Однажды, когда мы с нею жили в «Насьонале» и под тентом у бассейна играли в джин-ром, мы заметили, что под соседним тентом сидят Жан-Поль Сартр и Симона де Бовуар, и я сказал: «Марион, мы должны познакомиться с ними». Она не возражала, и я отправился представляться Сартру. Он был очень любезен, и я предложил: «Может, пойдем к нам, выпьем вместе?» Вместе с Симоной они присоединились к нам. Мисс де Бовуар вела себя довольно холодно, но Жан-Поль Сартр был само очарование и теплота. Мы довольно долго разговаривали; я упомянул, что Марион пишет стихи. Накануне вечером она показывала мне несколько великолепных стихотворений. Он воскликнул: «Очень хочется взглянуть на них!» Я спросил: «Марион, ты не будешь возражать, если я позволю мистеру Сартру посмотреть их?» Она ответила: «Том, прошу тебя, не надо. Я так, царапаю кое-что. Просто, чтобы занять себя по ночам, царапаю стишки». Я возразил: «Конечно, только, по-моему, Марион, это великолепные стихи». Мистер Сартр вмешался: «Сходите и принесите их». Я пошел за ними. Сартр был под сильным впечатлением. Должен сказать, что мисс де Бовуар продолжала вести себя холодно. Думаю, это ее манера. Как-то в Париже я пригласил Сартра к себе поужинать, но он не пришел, и это меня удивило, потому что тогда на Кубе он вел себя очень сердечно.

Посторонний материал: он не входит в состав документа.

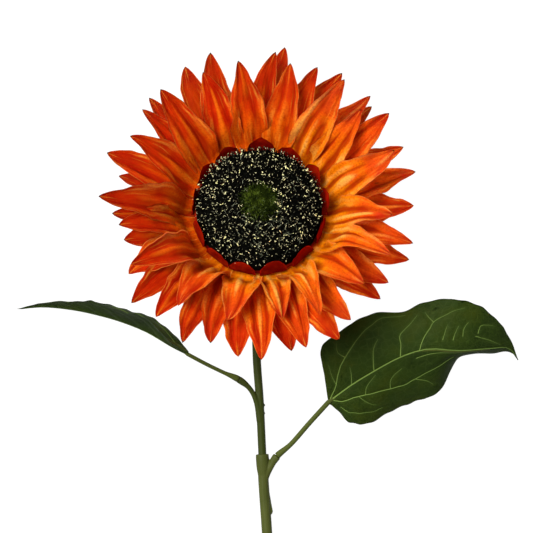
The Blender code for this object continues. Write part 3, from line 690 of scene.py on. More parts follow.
def petal_layer(layer, finish):
    """One ring of petals. Roots stand nearly evenly, and each tip reaches its own place."""
    draw = random.Random(layer.seed)
    fine = random.Random(layer.seed + FINE_SEED)
    step = math.tau / len(layer.tips)
    aims = []
    for index, (degrees, reach_mm) in enumerate(layer.tips):
        low = (1 - math.cos(math.radians(degrees))) / 2
        lift = layer.lift + layer.sag * low + LIFT_STEP * (-1) ** (index + 1)
        lift += draw.uniform(-LIFT_SPREAD, LIFT_SPREAD)
        curl = layer.curl + layer.sag * low * (1 - FOLD_SHARE * (layer.fold > 0))
        curl += draw.uniform(-CURL_SPREAD, CURL_SPREAD)
        bends = [math.radians(angle) for angle in (lift, curl, layer.fold * low ** 2)]
        aims.append(reach_petal(layer, degrees, reach_mm * MM, *bends))
    first = sum(nearest_turn(aim[0] - index * step) for index, aim in enumerate(aims)) / len(aims)
    bm = bmesh.new()
    for index, (azimuth, distance, line) in enumerate(aims):
        even = first + index * step
        off = nearest_turn(azimuth - even)
        sway = distance * math.sin((1 - AIM_AT_ROOT) * off)
        half_width = layer.half_width * draw.uniform(*WIDTH_SPREAD)
        cup, keel = layer.cup * draw.uniform(*CUP_SPREAD), layer.keel * draw.uniform(*KEEL_SPREAD)
        roll, hook = draw.uniform(-PETAL_ROLL, PETAL_ROLL), draw.uniform(-PETAL_HOOK, PETAL_HOOK)
        outline = petal_outline(draw.uniform(*PETAL_POINTS))
        relief, fold, ragged = embossing(fine)
        surface = petal_surface(
            even + AIM_AT_ROOT * off, PETAL_ROOT, ring_level(layer.level), line, outline, half_width, cup,
            keel, roll, relief, sway, hook, ragged)
        # Each petal's redness: its ring's tone, a random spread, and painted shade on the left, where the
        # petals face away from the light.
        tone = layer.tone + fine.uniform(-TONE_SPREAD, TONE_SPREAD)
        tone += LEFT_PAINTED_SHADE * ease(LEFT_LEAST - LEFT_SLOPE * math.sin(azimuth - LEFT_TURN))
        blade(bm, PETAL_ROWS, PETAL_COLUMNS, surface, FABRIC, fold, tone)
    add_ring(bm, layer.level, RING_RADIUS)
    collected_on_head(bm, layer.name, finish, "petal_fabric", layer.node)


def lobe_ring(finish):
    """Short rounded lobes that stand up round the disc's rim."""
    draw = random.Random(LOBE_SEED)
    fine = random.Random(LOBE_SEED + FINE_SEED)
    bm = bmesh.new()
    for index in range(LOBES):
        length = LOBE_LENGTH * draw.uniform(0.85, 1.1)
        curl = math.radians(draw.uniform(0, LOBE_CURL))
        azimuth = (index + draw.uniform(-0.08, 0.08)) * math.tau / LOBES
        lift = LOBE_LIFT + LOBE_LOW_LIFT * (1 - math.cos(azimuth)) / 2
        lift = math.radians(lift + draw.uniform(-LOBE_LIFT_SPREAD, LOBE_LIFT_SPREAD))
        relief, fold, _ = embossing(fine)
        surface = petal_surface(
            azimuth, LOBE_ROOT, ring_level(RINGS), spine(length, lift, curl, 0.0, LOBE_FLAT, LOBE_BEND),
            lobe_outline, LOBE_HALF_WIDTH, draw.uniform(*LOBE_CUPS), LOBE_KEEL,
            draw.uniform(-LOBE_ROLL, LOBE_ROLL), lambda u, v: LOBE_CRUMPLE * relief(u, v))
        blade(bm, LOBE_ROWS, LOBE_COLUMNS, surface, FABRIC, fold, fine.uniform(0, 1))
    add_ring(bm, RINGS, LOBE_RING_RADIUS)
    collected_on_head(bm, "rim_lobes", finish, "lobe_fabric", "petals_inner")


def dome(radius):
    """Height of the disc's face at this distance from the axis."""
    share = min(radius / DISC_RADIUS, 1.0)
    return DISC_RIM + (DISC_CROWN - DISC_RIM) * (1 - share ** DISC_ROUNDNESS) ** (1 / DISC_ROUNDNESS)


def away(azimuth):
    """The way out from the head's axis at this angle, anticlockwise from the right."""
    return Vector((math.cos(azimuth), math.sin(azimuth), 0))


def dome_place(azimuth, radius):
    """A point of the disc's face, and the way the face looks there."""
    step = 0.2 * MM
    near, far = max(radius - step, 0), min(radius + step, DISC_RADIUS)
    outward, up = Vector((dome(near) - dome(far), far - near)).normalized()
    return away(azimuth) * radius + UP * dome(radius), away(azimuth) * outward + UP * up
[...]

Вернемся к весне 1941 года, когда я в первый раз приехал в Ки-Уэст. Вместе с весной пришел приятный бонус на пятьсот долларов от моих друзей Рокфеллеров. На эти деньги я вернулся с переделанной « Битвой» на Манхэттен, представил ее Гильдии, и после несколько недель ожидания мистер Лангнер позвонил мне. (То есть — ответилна мойзвонок.)

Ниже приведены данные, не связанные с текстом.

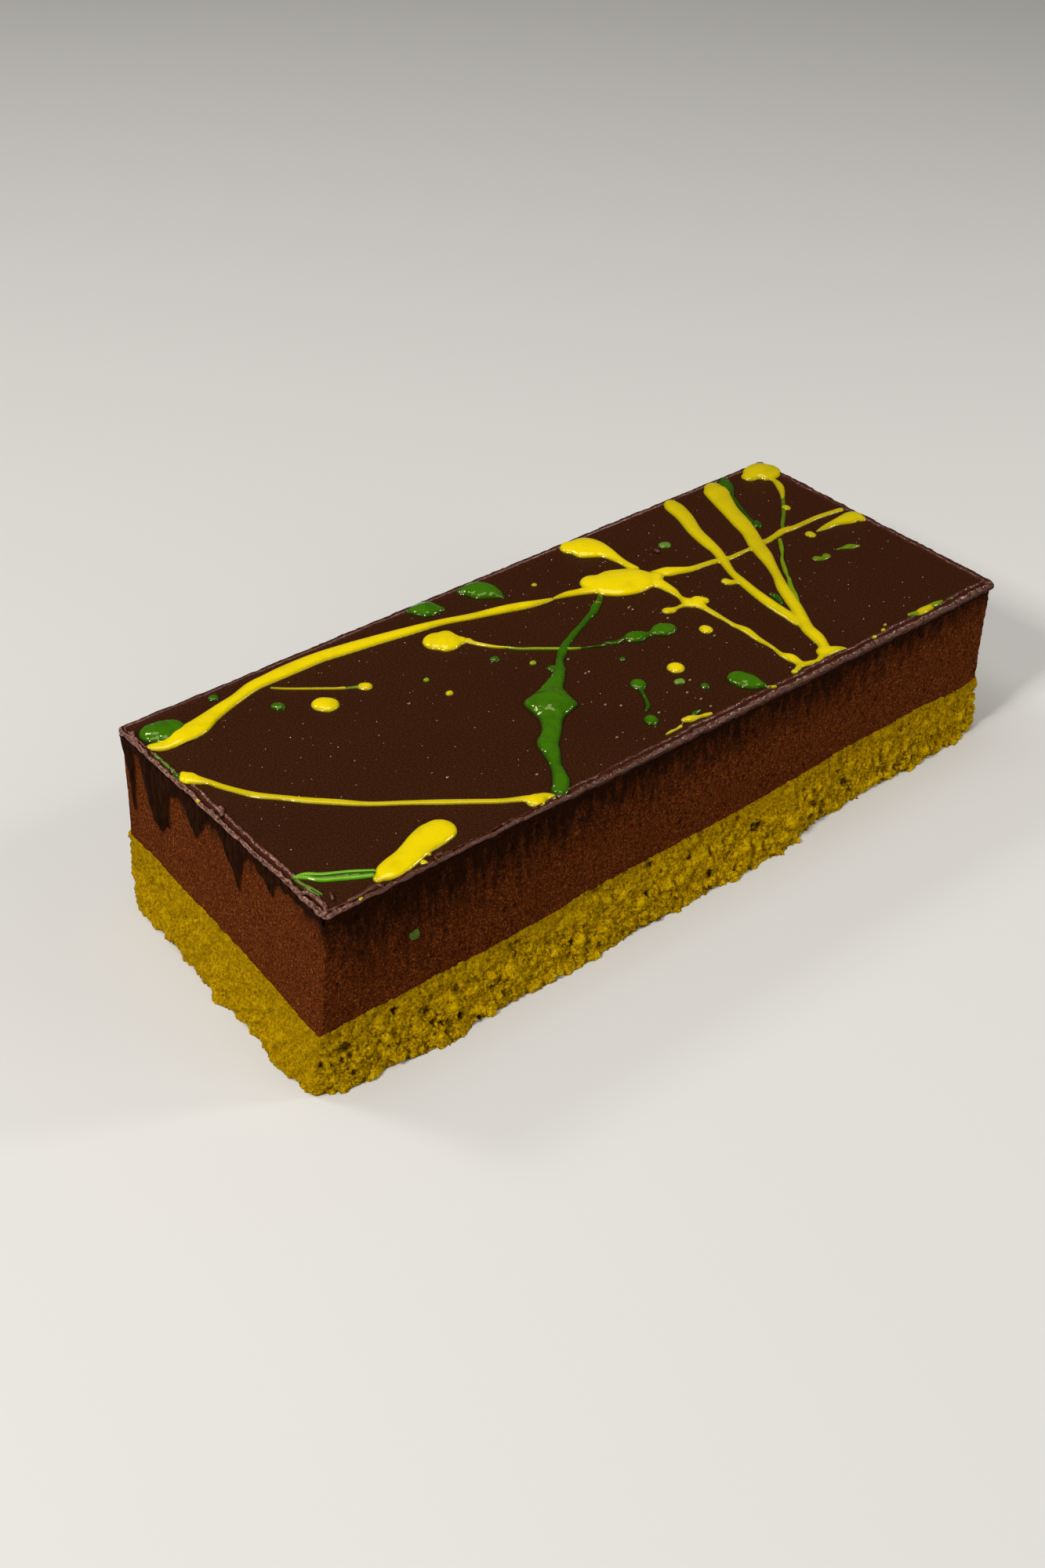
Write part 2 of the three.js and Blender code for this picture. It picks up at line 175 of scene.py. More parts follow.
# %% [markdown]
# ## The bar's own sizes
# These repeat the CAD model's driving sizes. The bar was cut with a warm knife, so no two corners are
# quite alike, and its ends lean out towards the foot. A point of the plan outline moves from the foot's
# corners to the rim's corners as it rises.

# %% Sizes of the bar
HALF_LENGTH, HALF_WIDTH, HEIGHT = 90, 35, 41
CORNER_RADIUS, CORNER_LEAST, CORNER_SHRINK, CORNER_STEPS = 1, 0.25, 0.4, 5
RIM_CORNERS = np.array([[-88.1, -35.1], [88.5, -35.9], [89.8, 36.9], [-86.8, 37.3]])
FOOT_CORNERS = np.array([[-92.4, -34.5], [91.5, -34], [90.8, 34.6], [-91, 33.7]])
RIM_RISE, GLAZE_THICKNESS, GAP = 0.6, 2.4, 0.3
GLAZE_TOP = HEIGHT - RIM_RISE
GLAZE_LOW = GLAZE_TOP - GLAZE_THICKNESS


def place(plan, z):
    """Where points of the plan outline lie at their heights."""
    u, v = plan[..., 0] / HALF_LENGTH, plan[..., 1] / HALF_WIDTH
    shares = np.stack([(1 - u) * (1 - v), (1 + u) * (1 - v), (1 + u) * (1 + v), (1 - u) * (1 + v)], -1) / 4
    up = (z / HEIGHT)[..., None]
    return shares @ FOOT_CORNERS * (1 - up) + shares @ RIM_CORNERS * up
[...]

— Что касается твоей переделки, Теннесси. Ты очень похож на скачущую лягушку из Калавераса, надеюсь, ты знаешь этот рассказ Марка Твена, я хочу сказать, что ты перестарался, как та лягушка, которая выпрыгнула из округа Калаверас.
Вот так.
Когда он повесил трубку, я с сожалением вспомнил мою первую встречу с мистером Лангнером, которого я все еще люблю и вспоминаю с благодарностью. У него был стол не меньше президентского, на нем в тот день лежало столько рукописей, сколько, как я представлял себе, и во всем мире не существует. Одним великолепным жестом он смел со стола все рукописи, кроме моей, и произнес: «Меня не интересует никто, кроме гениев, так что, пожалуйста, садись».

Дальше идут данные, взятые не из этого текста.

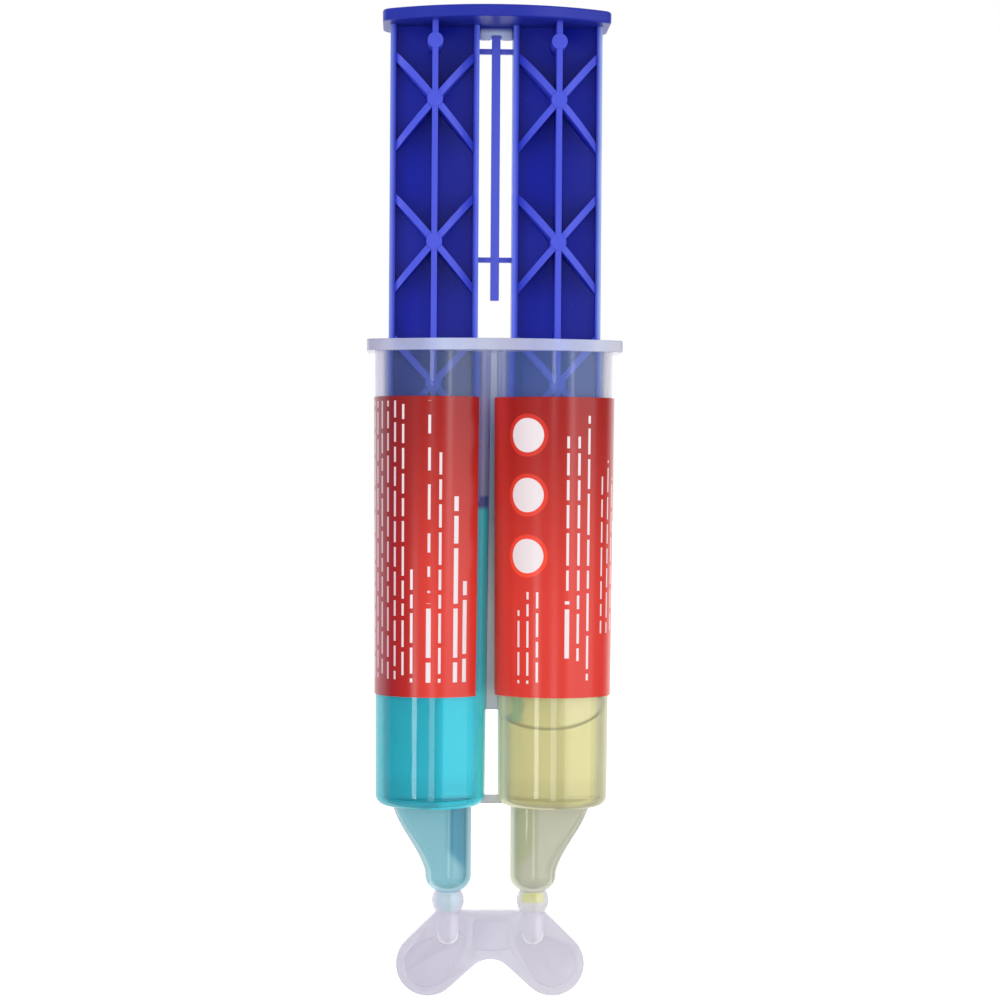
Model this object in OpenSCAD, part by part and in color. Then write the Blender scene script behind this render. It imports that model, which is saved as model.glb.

(С того дня, когда меня называют «гением», я хватаюсь за внутренний карман, убедиться, что бумажник еще на месте.)
Работа лифтером в Манхэттене — наиболее колоритное время моей деятельности в сфере обслуживания: я дежурил по ночам в старом отеле «Сан-Хасинто», ныне снесенном, на Мэдисон-авеню в районе пятидесятых улиц. Этот отель на самом деле был чем-то вроде дома для престарелых вдов высокого положения, но скромного достатка. Они готовы были отдать последний цент за право жить по престижному адресу. Не все из них ладили друг с другом. Особенно это касалось двух: старой девы, носившей звучную фамилию Очинклосс, с которой случался припадок каждый раз, когда она нечаянно оказывалась в одном лифте с другой старой девой — с не менее звучной фамилией.
В ночной смене со мной работал телефонистом один поэт. Он сразу предупредил меня, чтобы я никогда, даже если «Сан-Хасинто» будет пылать, не допускал того, чтобы эти две старушенции попали вместе в одну кабину лифта.
Но именно это и случилось. Сцена в лифте напоминала кульминацию боя петухов. И (если вы еще не догадались) лифт застрял между этажами. Я пытался подняться вверх, на этаж Очинклосс, но другая старуха кричала: «Не надо вверх, только вниз, вниз!» и не давала мне повернуть ручку, лифт застрял между девятым и десятым этажами, а шум сражения в ту ночь разбудил, наверное, все здание. (Теперь я абсолютно убежден, что у старых леди полный иммунитет к инсультам и инфарктам, несмотря на многочисленные сообщения об обратном.)